Do you want your mission to have precision bombing runs with targeting pods? Then maybe make sure the target site doesn't have a thick wall of clouds covering it.

Make sure the AWACS isn't going to land mid-mission or fly into deadly circumstances.


Checklist

The checklist that you should go through is as such.


-Any mission with more than 3 waypoints/points of interest should have all coordinates in ddmm.mm and ddmmss notation in the kneeboard. Alternatively, one of those programmed waypoints should be bulls and all other waypoints should be given as vectors from bullseye.

-Ensure that all flights have any presets or extra waypoints assigned, such as radio preset frequencies, fix point/IP/surface target in the Tomcat, etc. Similarly, make sure flights start with sane loadouts (talk with the flight about this, ideally).


-If AWACS or Tanker are present, they are to be set to invincible and invisible to the enemy. In addition, their “reaction to threat” set to “none”. This is moot if protection of the AWACS is the objective of the mission, but this is a delicate idea and you should probably not attempt it.


-Tankers should be named for their tacan, speed, and their channel. Example name for unit: “Texaco 1-1, 72X, 253mhz, 220kn”


-Any mission to include F-14s will make sure that they have Automatic Stored Heading alignment set in the mission editor. It is done for each plane separately within the flight. This cuts sitting at tarmac for 7 minutes. -If possible do this for any plane with an INS, like the Harrier, Mirage, etc.


-The Labels should be set to DOT ONLY. This has to be enforced within the mission settings in the editor, and ensured in the mission file itself. When a .miz is created, and scripts are added, another file called “options” will be placed inside the file. This “options” file will have it’s own list of settings. It will list the difficulty settings after ["difficulty"] =. These will have ["labels"] = 3. Number “3” means Dot Only labels. This is a copy of the mission maker’s client settings, and will force itself on the game. The mission’s difficulty is stored in the “mission” text file. You reduce work by simply setting your client’s options to be the correct ones.



-Radio presets need to be entered into aircraft, especially planes that do not support direct channel entry (MiG-21, JF-17, etc). -note, viggen e,f,g presets will disable the primary radio when used. Don't put anything on these that needs to be used at the same time as another channel. H can be used simultaneously with the fr 22 channels, but may require the client to reselect norm+guard for function. SRS adds another UHF radio, but it must be programmed in game.

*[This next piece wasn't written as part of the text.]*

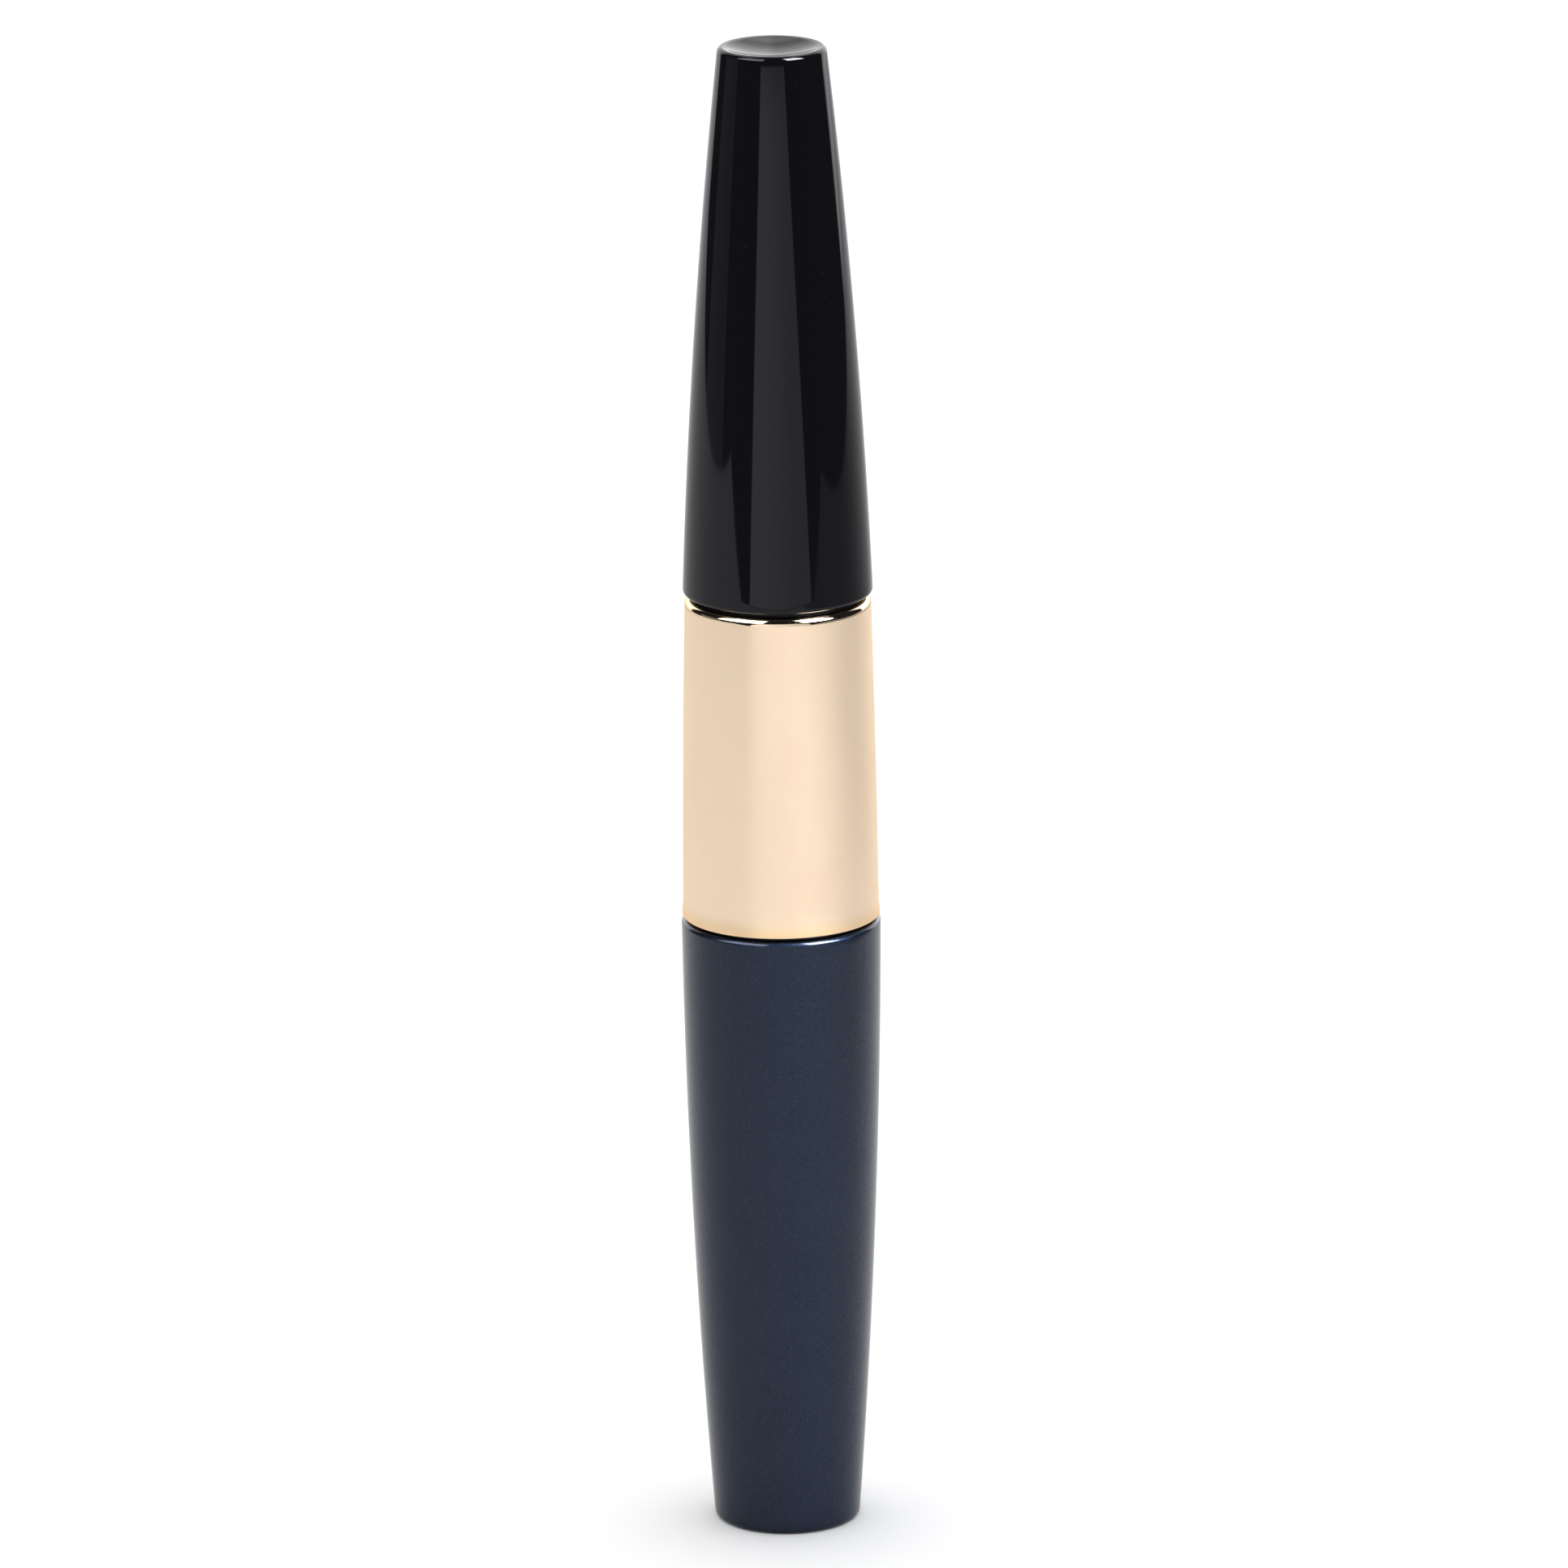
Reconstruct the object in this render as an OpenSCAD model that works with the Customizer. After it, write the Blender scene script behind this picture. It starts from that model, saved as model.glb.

Planes with additional srs radios: F5e - 1 vhf, 1 uhf AJS 37 - 1 UHF only KA 50 - 1 HF L39 - 1 vhf, 1 uhf F86 - 1 vhf, 1 uhf Mig 15 - 1 vhf, 1 uhf Mig 19 - 1 vhf, 1 uhf Mig 21 - 1 vhf, 1 uhf Jf17 - 1vhf/uhf


-Mission Bullseye should be set to a waypoint, ideally over a TACAN or prominent landmark. (In reality, BE avoids landmarks and beacons by design to be nondescript, but for our purposes, we ignore this) Many modern aircraft have fancy navigation systems (F-16, 18) that can programmed to know and display where bulls is at all times. Modern aircraft (and a few classics) that do not support this can fall back on setting the bulls waypoint as their current steerpoint, effectively making the same information available behind a click or two. Aircraft with limited waypoints (F-14, Viggen) should have BE programmed in and have waypoints kneeboarded as vectors from bullseye. Vietnam aircraft (such as the F-5) do not have waypoints, they can fall back on TACAN for bulls. They will also need kneeboards giving waypoints in relation to TACAN beacons or bulls. If TACAN as bulls is unavailable, either due to lack of emitters or piloting an aircraft that lacks the functionality, bulls will need to be over a prominent landmark. Pilots of such aircraft will have to estimate distances and directions from bulls, so precise navigation is not an option.